Incentives and Reward Systems

  • Many volunteers use various sticker systems (such as a sticker chart) in order to encourage student behavior. You can either buy or make (or have the students make) stickers to use on these charts. Determine what behaviors will earn stickers (and even what misbehavior will result in the loss of stickers!) However, be aware of fairness when distributing stickers, as sometimes the younger students might react emotionally or poutif they do not receive one. For example, when playing games, I award two stickers to the team that won, and one sticker to the team that didn’t (since everyone played, everyone gets a sticker.) Or award stickers as the students play, to encourage involvement.
  • Many volunteers use different groups in the classroom, and so an easy way to encourage work in the groups is to give letter stickers to a particular group when they are behaving well or working well. For example, students groups are given the chance to earn one letter each day, and they must spell the word “ENGLISH” to receive a prize. When every group in the class spells the word, the whole class gets a prize (such as a game day or a sticker party).
  • Classes can be assigned a penny jar, and for every day that students have behaved well, they can be given a penny or pennies for the jar (and likewise a penny can be removed). The class can save up pennies for larger rewards, such as a game day when they’ve earned a dollar.
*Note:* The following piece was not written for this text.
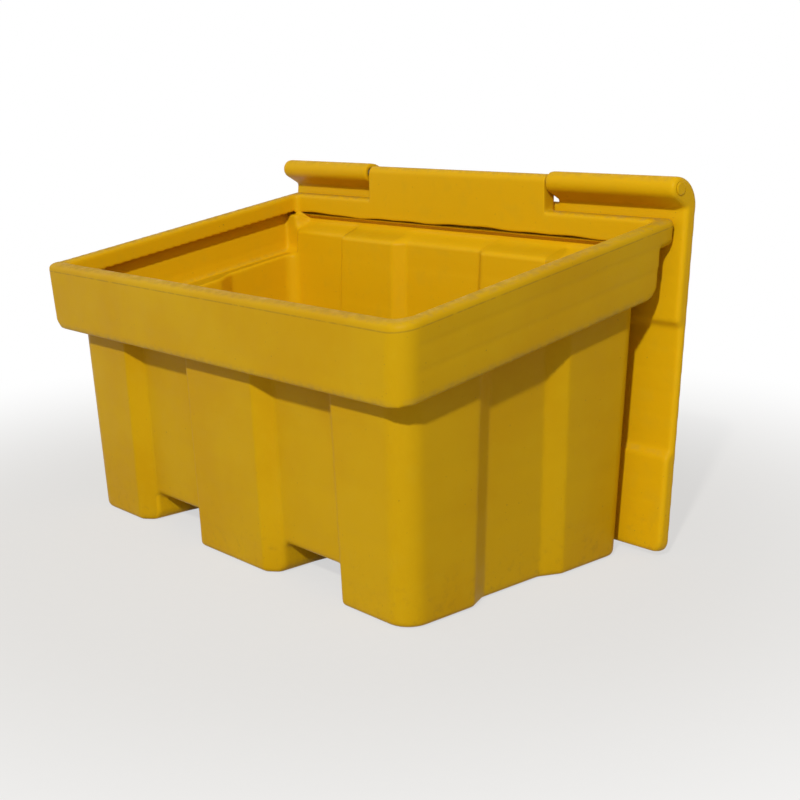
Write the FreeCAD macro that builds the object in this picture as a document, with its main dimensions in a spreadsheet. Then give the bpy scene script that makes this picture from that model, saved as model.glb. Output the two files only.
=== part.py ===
import FreeCAD, Part
import math
import os
import re
import Sketcher

# Grit salt bin, moulded in plastic, with its lid swung open and hanging behind it.
# Millimetres, +Z up, +Y towards the back, origin on the ground in the middle of the footprint.

DIMENSIONS = {
    "wall": 5.0,
    "wall_lean": 2.12,
    # footprint of the tub on the ground and its corner rounds
    "body_half_x": 536.0,
    "body_front": 298.0,
    "body_rear": 289.5,
    "body_round_front": 50.0,
    "body_round_rear": 35.0,
    "body_top": 700.0,
    "body_base_round": 12.0,
    "relief_round": 9.0,
    # recessed fields of the front wall, the rear wall and the side walls
    "foot_half_x": 111.0,
    "foot_inner_x": 358.0,
    "field_near_x": 154.5,
    "field_far_x": 315.0,
    "field_depth": 21.0,
    "back_field_near_x": 138.0,
    "back_field_far_x": 341.0,
    "back_field_depth": 23.0,
    "side_field_front": 131.0,
    "side_field_rear": 114.0,
    "side_field_slope": 45.6,
    "side_field_depth": 21.0,
    # channels for the forks of a truck
    "channel_near_x": 154.5,
    "channel_far_x": 315.0,
    "channel_height": 64.0,
    "channel_round": 12.0,
    "channel_foot_round": 25.0,
    # rim: its top lies in a plane that rises towards the back
    "rim_half_x": 600.0,
    "rim_front": 357.5,
    "rim_rear": 366.5,
    "rim_mid_z": 623.0,
    "rim_slope": 9.37,
    "rim_depth": 146.0,
    "rim_rear_depth": 54.0,
    "rim_inset_x": 12.5,
    "rim_inset_y": 6.0,
    "rim_waist_y": 240.0,
    "ear_inner_x": 530.0,
    "ear_rear_y": 320.0,
    "rim_round_front": 44.0,
    "rim_round_rear": 18.0,
    "ear_round": 28.0,
    "rim_band_round": 10.0,
    "rim_edge_round": 12.0,
    # mouth of the bin and the skirt that hangs inside it
    "mouth_half_x": 565.0,
    "mouth_front": 324.0,
    "mouth_rear": 334.0,
    "mouth_round_front": 30.0,
    "mouth_round_rear": 14.0,
    "mouth_edge_round": 9.0,
    "skirt_depth": 42.0,
    # hinge
    "axis_y": 350.25,
    "axis_z": 740.5,
    "tab_half_x": 282.0,
    "rod_radius": 10.0,
    "rod_wall": 2.5,
    "rod_clearance": 0.06,
    "rod_half_length": 615.5,
    "plug_head_radius": 13.0,
    "plug_head_height": 2.5,
    "plug_stem_length": 25.0,
    "plug_taper": 1.0,
    # lid, in its own frame: hinge axis through the origin, front edge towards -Y, top up
    "lid_half_x": 616.0,
    "lid_lean": 4.8,
    "lid_front": 731.0,
    "lid_front_draft": 4.0,
    "lid_top": 25.5,
    "lid_field": 37.5,
    "lid_edge": 58.0,
    "lid_rear_centre": 35.5,
    "lid_field_front": 517.0,
    "lid_field_front_top": 532.0,
    "lid_field_rear": 271.0,
    "lid_field_rear_top": 258.0,
    "lid_flank": 37.0,
    "roll_radius": 22.5,
    "lid_corner_round": 22.0,
    "lid_fold_round": 9.0,
    "lid_step_round": 5.0,
    "lid_flank_round": 12.0,
    "notch_half_x": 288.0,
    "notch_depth": 41.0,
}

doc = FreeCAD.newDocument("grit_bin")
sheet = doc.addObject("Spreadsheet::Sheet", "Dim")
for row, (name, size) in enumerate(DIMENSIONS.items(), start=1):
    sheet.set("A%d" % row, name)
    sheet.set("B%d" % row, str(size))
    sheet.setAlias("B%d" % row, name)
doc.recompute()


def bound(text):
    """The expression with each dimension's name pointing at its cell."""
    cell = lambda word: "Dim." + word.group() if word.group() in DIMENSIONS else word.group()
    return re.sub(r"[a-z_]+", cell, text)


def value(text):
    """The number that an expression on the dimensions gives now."""
    number = sheet.evalExpression(bound(text))
    return float(getattr(number, "Value", number))


def origin_plane(body, role):
    return next(item for item in body.Origin.OriginFeatures if item.Role == role)


def new_sketch(body, name, plane, lift="0"):
    """A sketch on a plane of the body's origin, lifted along its normal."""
    sketch = body.newObject("Sketcher::SketchObject", name)
    sketch.AttachmentSupport = [(origin_plane(body, plane), "")]
    sketch.MapMode = "FlatFace"
    sketch.AttachmentOffset.Base.z = value(lift)
    sketch.setExpression("AttachmentOffset.Base.z", bound(lift))
    return sketch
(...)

  • The idea of a token economy can be used to teach students economic skills on top of good behavior, by using play money. Students can earn money through good behavior, completing assignments, or by completing jobs or responsibilities in the classroom (such as cleaning the floor or straightening the desks.) Students can use their earned money to buy things in a classroom store, pay money for “fines” when they misbehave, etc. (This was a method employed by Rafe Esquith – Google him!)